Golub admitted that what it meant for him to be a successful artist was never to take the "horrors inflicted on Palestinians" as his subject matter. Only then would he be left free to paint his political opinions on anything else.
Over the last year and a half, I've thought of Leon Golub, who died in 2004, many times as the escalation of Israel's assault on Gaza and settler violence on the West Bank paralleled my own rush to finish a book (just published as America, Ame'rica: A New History of the New World). Among other things, it traces Latin America's largely unrecognized role in the abolition of the doctrine of conquest and the creation, after World War II, of the liberal international order, including the founding of the International Court of Justice (today considering South Africa's case that Israel is committing genocide in Gaza).
I've been writing critically on how the U.S. acted in Latin America for more than three decades. Unlike many scholars and students of the Middle East, I was able to do so and not be punished because, like Golub, I mostly focused on the "horrors inflicted" on people other than Palestinians. As President Richard Nixon put it all too accurately in 1971, nobody of import in the United States gives "one damn about Latin America."

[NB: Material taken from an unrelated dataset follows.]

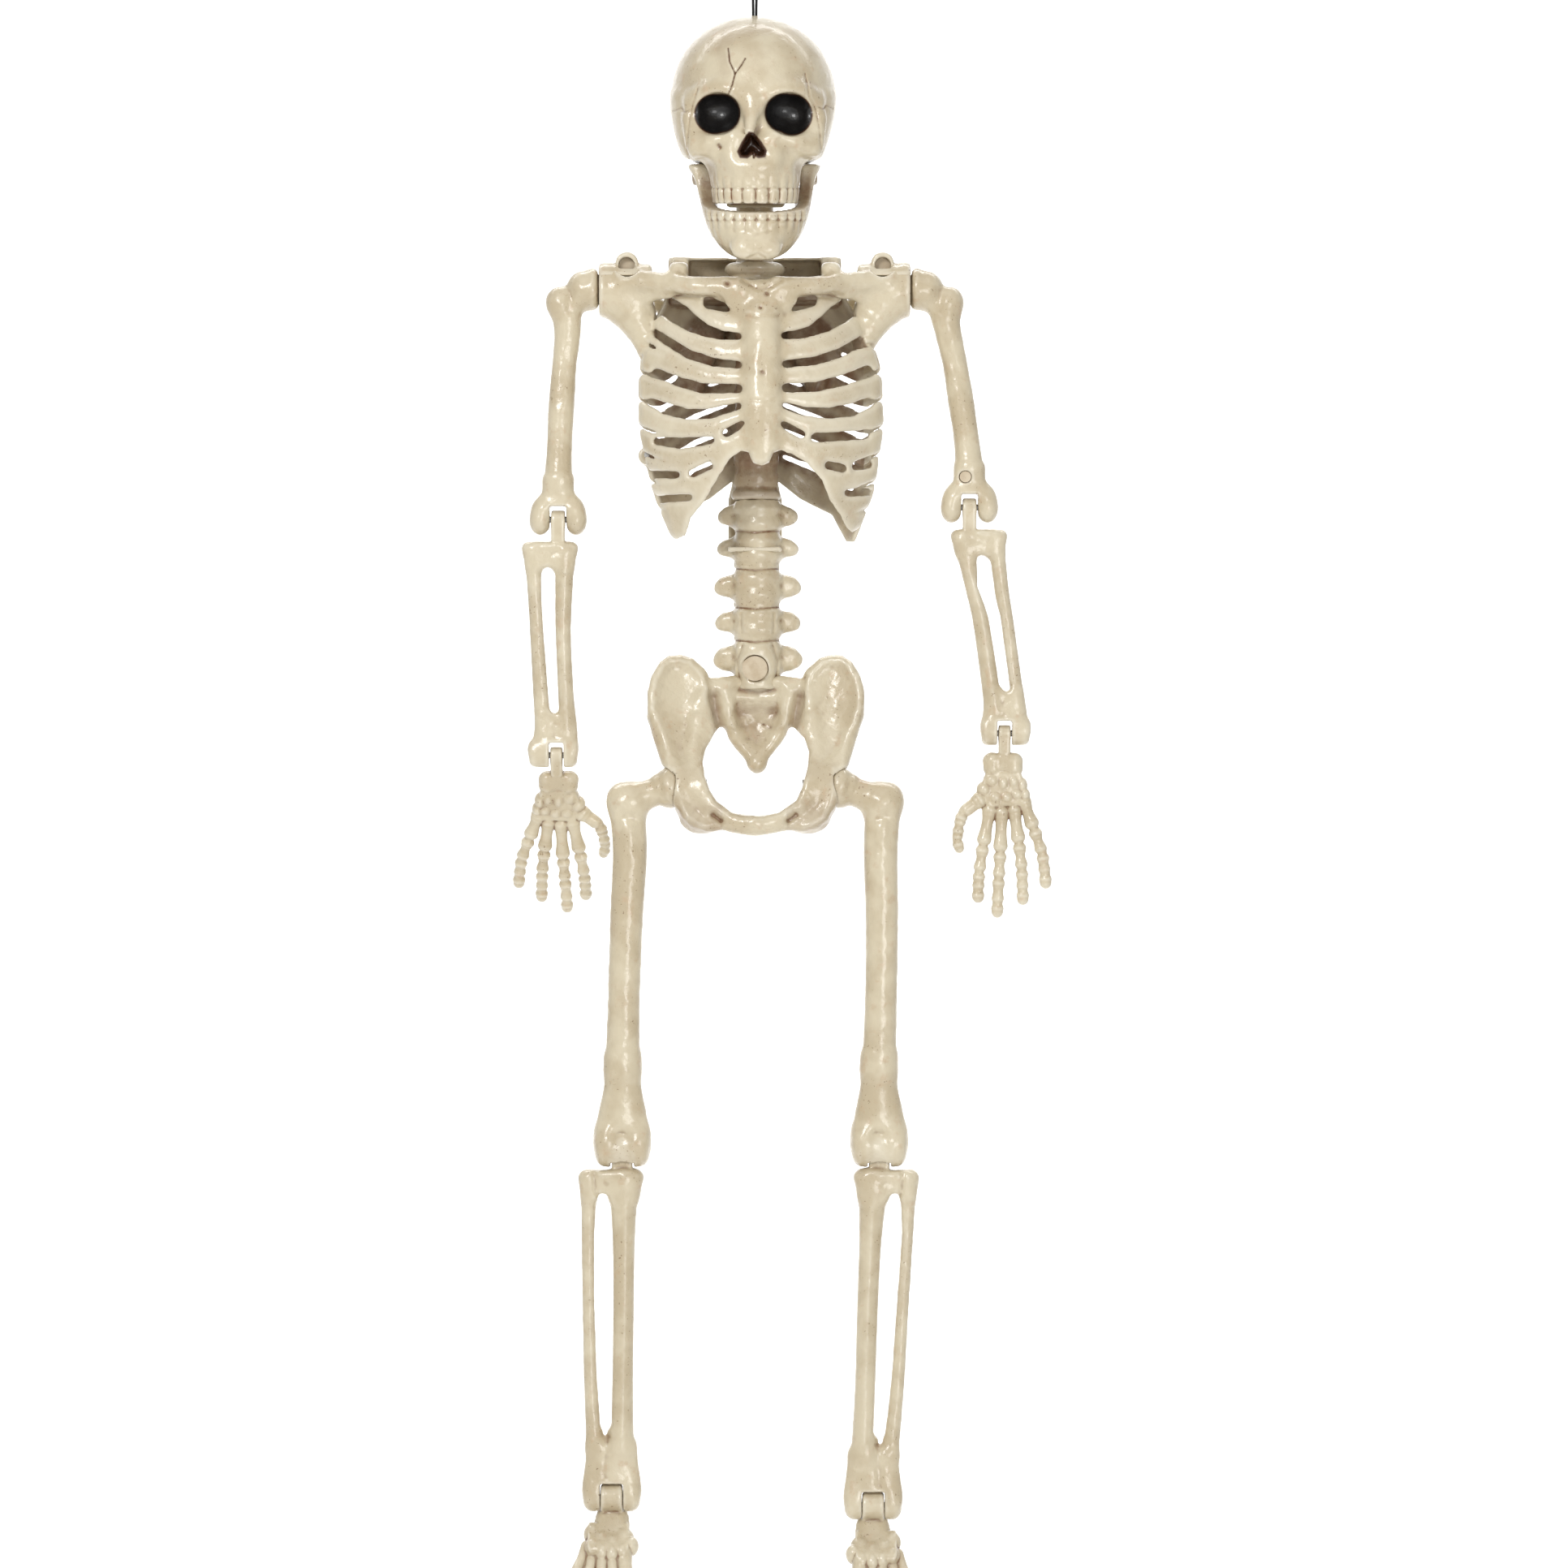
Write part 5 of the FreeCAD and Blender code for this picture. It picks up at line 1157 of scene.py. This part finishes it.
def hand_clay():
    c = Clay((-33, -12, -112), (36, 12, 8), 0.5)
    c.add(block(-7.4, 8.6, -3.4, 3.6, -23, -12, 2.0), blend=1)
    c.add(egg((-5.4, 0, -15.8), (5.2, 4.6, 4.8)), egg((7.0, 0, -15.8), (5.4, 4.6, 5.0)),
          egg((-5.6, 0, -20.5), (4.8, 4.4, 3.8)), egg((6.8, 0, -20.5), (5.0, 4.4, 3.8)), blend=2.5)
    for x, z, half_x, half_z in CARPALS:
        c.add(egg((x, 0, z), (half_x * 1.12, 5.0, half_z * 1.12)), blend=0.3)
    c.add(plate([(-9, -21), (10, -21), (14, -31), (10, -42), (-9, -41), (-13, -33)], -3.9, 3.9, 1.0),
          blend=0.4)
    for finger in FINGERS:
        sizes = [(4.5, 3.4, 4.2), (3.9, 2.9, 3.7), (3.7, 3.0, 3.6), (3.7, 3.3, 1.8)]
        if finger is FINGERS[0]:
            sizes = [(4.9, 3.8, 3.8), (3.6, 2.8, 3.4), (3.4, 2.8, 3.2), (3.3, 2.8, 1.5)]
        curl = [0.0, -1.2, -0.8, 0.4, 1.0]
        for i, (p, q) in enumerate(zip(finger, finger[1:])):
            a, b = np.array([p[0], curl[i], p[1]]), np.array([q[0], curl[i + 1], q[1]])
            u = (b - a) / np.linalg.norm(b - a)
            head, waist, tail = sizes[i]
            a2, b2 = a + u * head * 0.85, b - u * tail * (0.8 if i < 3 else 0.9)
            bone = bone_run([(*a2, head), (*(a2 * 0.66 + b2 * 0.34), waist),
                             (*(a2 * 0.34 + b2 * 0.66), waist), (*b2, tail)], (1, 0.94, 1))
            c.add(bone, blend=0.7)
            if i:
                c.add(rod(a - u * 1.2, a + u * 1.2, waist * 0.9), blend=0.3)
                c.press([(a2[0] + 0.6 * head * u[2], a2[2] - 0.6 * head * u[0]),
                         (a2[0] - 0.6 * head * u[2], a2[2] + 0.6 * head * u[0])], -0.25, 0.9, 3)
    c.worked(0.08)
    hinge_tongue(c, 0, 0, 3.4, 4.7, 4.4, 12, blend=0.5)
    c.add(block(-3.4, 3.6, -4.4, 4.4, -21, -11, 1.5), blend=1.5)
    pin_hole(c, 0, 0, 20)
    return c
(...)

A general indifference to the region, as well as the fact that even the most diehard defenders of U.S. global power have been willing to concede that this country often acted in unhelpful ways in its own hemisphere (where Washington undertook at least 41 regime changes between 1898 and 1994!), have made it remarkably safe to speak out about Latin America. Yet, in 2025, the "horrors inflicted" are everywhere and it's no longer possible to silo one's sympathies.
Conquest, Then and Now
Consider the Spanish conquest of the Americas alongside Israel's assault on Gaza. In many ways, the two events, separated by half a millennium, are incomparable. The first was continental in scale, a fight for a New World that was then home to, by some estimates, 100,000,000 people. The second unfolds on a patch of land the size of Las Vegas with a population of just over two million. The conquest would claim tens of millions of lives, while so far, Israel is estimated to have killed more than 50,000 Palestinians and injured tens of thousands more.
Yet there are uncanny parallels between the two conflicts, including the fact that each began in the wake of a communications revolution: the printing press then, social media now.
Spain was the first empire in modern history to actively publicize its colonial atrocities, as printers in Madrid, Seville, and other cities stamped out sheet after sheet of conquest gore: accounts of mass hangings, of babies drowned or roasted over fire pits to be fed to dogs, and of torched towns. One Spanish governor described a post apocalyptic landscape filled with the walking near-dead, victims of mutilations meted out to Native Americans, this way: a "multitude of lame and maimed Indians, without hands, or with only one hand, blind, their noses cut off, earless." Today, the internet circulates countless photographs and videos with no less horrific images of atrocities committed by Israeli soldiers on Palestinians, of armless boys and "decomposing babies." Some photographs of children starved by the IDF, according to a New York Times editor, were simply too "graphic" to publish.